President Trump headed to Dalton, Georgia on Monday to give a boost to Republicans David Perdue and Sen. Kelly Loeffler ahead of their critical runoff elections that will decide the balance of power in the U.S. Senate.
"Your vote tomorrow will decide which party controls the United States Senate," Trump said. "The radical Democrats are trying to capture Georgia's Senate seats so they can wield unchecked, unrestrained, absolute power over every aspect of your lives."
During the event the president said that he won the 2020 presidential election: "Over the past few weeks we've demonstrated that we won the election in a landslide. Almost 75 million people voted for me. The most of any incumbent president in the history of our country," he said.

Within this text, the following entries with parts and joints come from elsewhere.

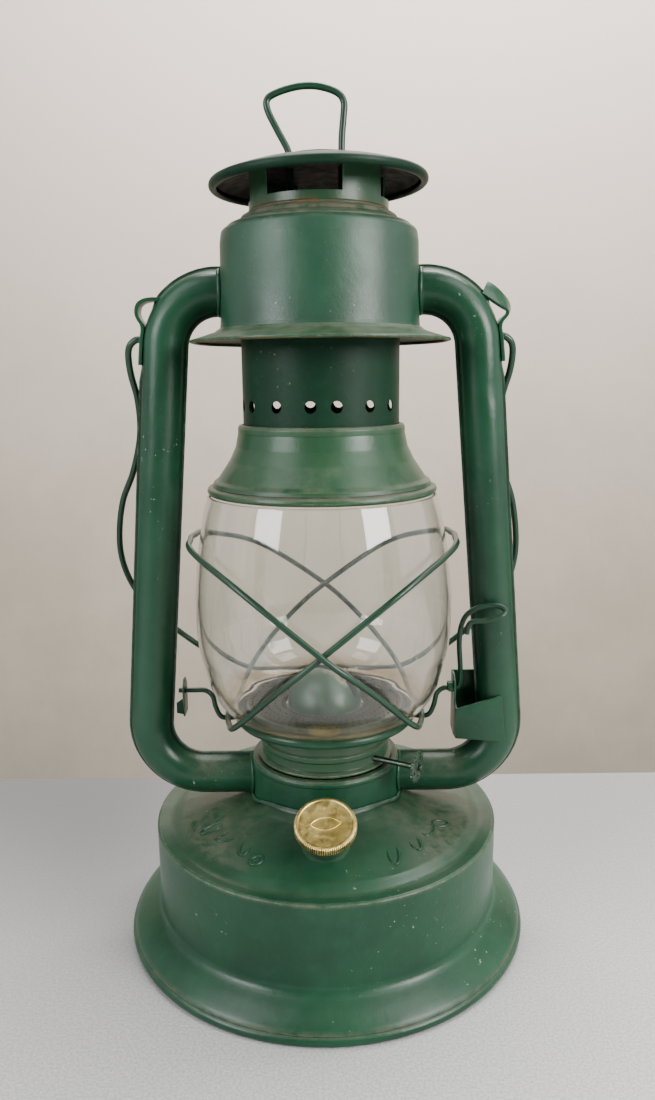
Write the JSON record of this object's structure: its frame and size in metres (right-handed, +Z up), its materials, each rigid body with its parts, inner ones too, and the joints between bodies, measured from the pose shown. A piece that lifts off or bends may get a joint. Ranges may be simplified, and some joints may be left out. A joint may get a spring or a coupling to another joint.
{
  "type": "barn lantern",
  "caption": "Cold-blast kerosene lantern with round fuel fount, side air tubes, caged glass globe on a lever-lifted plate, sprung crown, vented hood and swinging wire bail.",
  "frame": {"origin": "centre of the base, on the surface it stands on", "axes": "+Z up the lantern's axis, +X to the side with the thumb loop and the wick wheel, -Y to the front with the filler cap"},
  "size_m": [0.1988, 0.189, 0.3779],
  "materials": {
    "green_paint": "worn satin dark green enamel with dust and small chips",
    "burner_metal": "sooty and slightly rusted",
    "tinplate": "dull, darkened inside",
    "spring_steel": "dull wire",
    "aged_brass": "aged, satin",
    "globe_glass": "clear, dusty",
    "wick_cotton": "woven flat cotton, charred at the top",
    "cork": "pressed cork seal"
  },
  "bodies": {
    "frame": {"fount_shell": "green_paint", "fount_bottom": "tinplate", "filler_neck": "green_paint", "collar_drum": "green_paint", "burner_ring": "burner_metal", "burner_dome": "burner_metal", "wick_tube": "burner_metal", "side_tube_left_front": "green_paint", "side_tube_left_back": "green_paint", "side_tube_right_front": "green_paint", "side_tube_right_back": "green_paint", "left_ear": "green_paint", "right_ear": "green_paint", "left_guide_bracket": "green_paint", "right_latch_bracket": "green_paint", "canopy_drum": "green_paint", "canopy_flange": "green_paint", "neck_cup": "green_paint", "inner_chimney": "tinplate", "guide_bar": "tinplate", "hood": "green_paint", "hood_disc": "green_paint", "crown_spring_left": "spring_steel", "crown_spring_right": "spring_steel"},
    "bail": {"bail": "green_paint"},
    "cap_seal": {"cap_gasket": "cork"},
    "fuel_cap": {"fuel_cap": "aged_brass"},
    "wick_wheel": {"wick_wheel": "burner_metal"},
    "wick": {"wick": "wick_cotton"},
    "globe_carrier": {"globe_plate": "green_paint", "globe": "globe_glass", "guard_wire_left": "green_paint", "guard_wire_right": "green_paint"},
    "lift_lever": {"lift_lever": "green_paint"},
    "crown": {"crown_bell": "green_paint", "crown_sleeve": "green_paint", "crown_strap": "tinplate", "finger_loop": "green_paint"}
  },
  "joints": [
    {"name": "bail_swing", "type": "hinge", "parent": "frame", "child": "bail", "pos_m": [0, 0, 0.2755], "axis": [1, 0, 0], "range_deg": [0, 322]},
    {"name": "cap_rise", "type": "slide", "parent": "frame", "child": "cap_seal", "axis": [0, -0.4226, 0.9063], "range_m": [0, 0.0062]},
    {"name": "cap_turn", "type": "hinge", "parent": "cap_seal", "child": "fuel_cap", "pos_m": [0, -0.047, 0.06], "axis": [0, -0.4226, 0.9063], "range_deg": [0, 720]},
    {"name": "wick_turn", "type": "hinge", "parent": "frame", "child": "wick_wheel", "pos_m": [-0.00319, -0.006, 0.0877], "axis": [0.8829, -0.4695, 0], "range_deg": [-90, 130]},
    {"name": "wick_rise", "type": "slide", "parent": "frame", "child": "wick", "axis": [0, 0, 1], "range_m": [-0.0083, 0.012]},
    {"name": "globe_lift", "type": "slide", "parent": "frame", "child": "globe_carrier", "axis": [0, 0, 1], "range_m": [0, 0.012]},
    {"name": "lever_turn", "type": "hinge", "parent": "frame", "child": "lift_lever", "pos_m": [0, 0, 0.114], "axis": [1, 0, 0], "range_deg": [0, 18.4]},
    {"name": "crown_raise", "type": "slide", "parent": "globe_carrier", "child": "crown", "axis": [0, 0, 1], "range_m": [0, 0.015], "stiffness_N_per_m": 150, "springref_m": -0.02, "deforming": ["crown_spring_left", "crown_spring_right"]}
  ],
  "couplings": [
    {"joint": "cap_rise", "follows": "cap_turn", "m_per_rad": 0.00047746},
    {"joint": "wick_rise", "follows": "wick_turn", "m_per_rad": 0.0052},
    {"joint": "lever_turn", "follows": "globe_lift", "rad_per_m": 26.6}
  ]
}
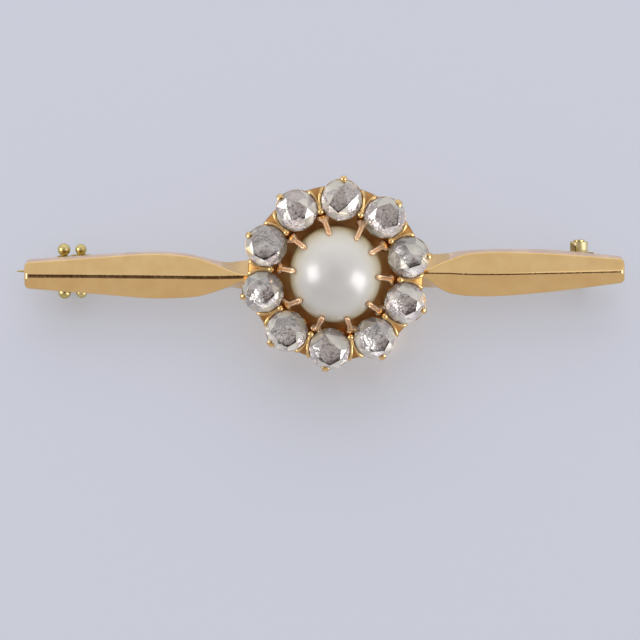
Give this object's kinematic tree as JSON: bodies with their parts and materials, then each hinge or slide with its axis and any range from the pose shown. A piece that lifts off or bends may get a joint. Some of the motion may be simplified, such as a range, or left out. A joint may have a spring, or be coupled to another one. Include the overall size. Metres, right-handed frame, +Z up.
{
  "type": "cluster brooch",
  "caption": "Gold bar brooch with a pearl in a ring of claw-set rose-cut stones, a hinged pin and a turning safety catch.",
  "frame": {"origin": "on the floor, under the middle of the brooch's box, as it rests on its back", "axes": "+X along the bar towards the hinge, +Z up from the floor, +Y towards the edge of the cluster that is raised by the catch"},
  "size_m": [0.0464, 0.0144, 0.0105],
  "materials": {
    "yellow_gold": "polished, slightly worn yellow gold",
    "pearl": "lustrous off-white pearl",
    "stone": "rose-cut, pale grey-pink, over foil"
  },
  "bodies": {
    "brooch": {"gold_mount": "yellow_gold", "pearl": "pearl", "stone_01": "stone", "stone_02": "stone", "stone_03": "stone", "stone_04": "stone", "stone_05": "stone", "stone_06": "stone", "stone_07": "stone", "stone_08": "stone", "stone_09": "stone", "stone_10": "stone", "hinge_rivet": "yellow_gold"},
    "pin": {"pin_stem": "yellow_gold"},
    "ring": {"safety_ring": "yellow_gold"}
  },
  "joints": [
    {"name": "pin_hinge", "type": "hinge", "parent": "brooch", "child": "pin", "pos_m": [0.01997, 0.00177, 0.00111], "axis": [0, -0.9411, -0.3382], "range_deg": [0, 75]},
    {"name": "ring_turn", "type": "hinge", "parent": "brooch", "child": "ring", "pos_m": [-0.01955, 0.00171, 0.0013], "axis": [-1, 0, 0], "range_deg": [0, 45]}
  ]
}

Trump also said that he will campaign against Georgia Gov. Brian Kemp and Georgia Secretary of State Brad Raffensperger, both of whom are Republicans.
The Senate currently includes 51 Republicans (including Loeffler), 46 Democrats and two independents who caucus with the Democrats. Perdue's seat is presently vacant since his term expired on Jan. 3, 2021.
If Democrats win both of the election contests they would have 48 Senate seats, and along with the two Independent Sens. Bernie Sanders and Angus King, would create a 50-50 split with Senate Republicans, making the vice president the deciding vote in the event of a tie. If Joe Biden becomes president, that tie-breaking vote by Vice President Kamala Harris would make the Democrats the majority party in the Senate. Democrats already have a majority in the House of Representatives.
Sen. Loeffler, who was appointed to serve in the seat following the resignation of Sen. Johnny Isakson, is competing against Democrat Raphael Warnock in a special election runoff to serve out the rest of the term won by Isakson that will end in January 2023. David Perdue is facing off against Democrat Jon Ossoff in a runoff for a regular six-year Senate term.